Library Book Club

The Road

June 18, 2007 · Leave a Comment

The Road1. There are no chapters, only missed possessive apostrophe’s,  and simply paragraphs with minimal exposition leaving a very spare writing style. Does this enhance or detract from your appreciation of events in the story? Why has the writer chosen to be so austere?

2. “This was the perfect day of his childhood. This the day to shape the days upon.” (p13) suggests that there was a time when life was good, at least to some degree alive, filled with nature unspoiled and people untrammelled by hostility towards each other. And that place was the lake at his uncle’s farm. Do you sense that this novel is allegorical or literal? How do you know as so few specifics are given, little exposition gives guidance.

3. Why has the writer chosen to keep the conversation about what has happened from the reader? Why does the boy only ask about what is happening now?

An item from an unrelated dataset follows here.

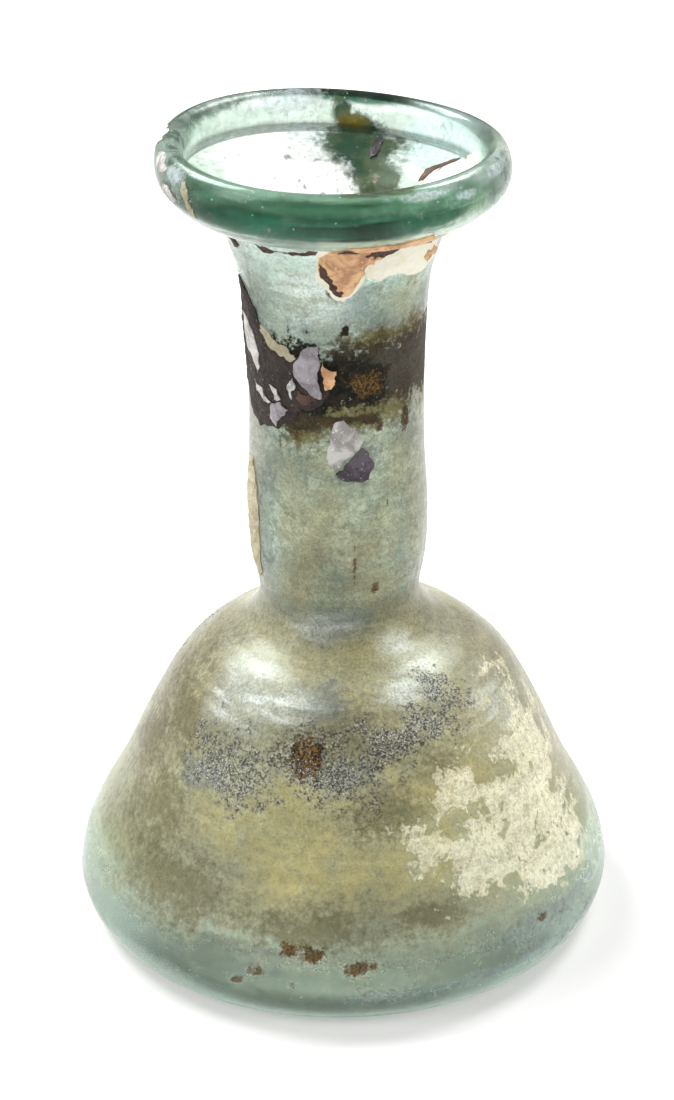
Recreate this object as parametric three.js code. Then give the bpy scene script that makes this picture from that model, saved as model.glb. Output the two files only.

4. Imagery is used sparingly yet there are flashes of ingenuity in diction and descriptive flourishes. “He rose and stood tottering in that cold autistic dark with his arms outheld for balance while the vestibular calculations in his skull cranked out their reckonings. An old chronicle. To seek out the upright. No fall but preceded by a declination.” (p 15). How does this affect your impression of the action of the story? How does it define the authorial voice?

5. “He thought the bloodcults must have all consumed one another. No one traveled this road. No road-agents, no marauders.” (p 17) What do you think may have been the historical truth?

6. Verbal expression is lacking as is the description of much of the interior life of the characters. One consequence of severe trauma is muteness. “They’ll rape him. They are going to rape us and kill us and eat us and you wont face it. You’d rather wait for it to happen….We used to talk about death, she said. We don’t any more. Why is that?” (p57) What other gaps in the story do you find intriguing? Why leave so much potential plot depth from the storyline?

7. “Behind them came wagons drawn by slaves in harness and piled with goods of war and after that the women, perhaps a dozen in number, some of them pregnant, and lastly a supplementary consort of catamites illclothed against the cold and fitted in dogcollars and yoked each to each.” What suggestion is being made of the nature of these people and that they are a version of what “bad people” might be. What is the worst degradation of which they may be capable?

8. Should the man have shown more compassion and fought harder to save others along the road? This is an ethical question only an individual might answer. Why does the author not address it in his story?

9. Is this story in your view religious, quasi-religious, or void of any real evidence of existence of providence. Is the ending merely pious due to human mythologizing a purpose to the madness of existence?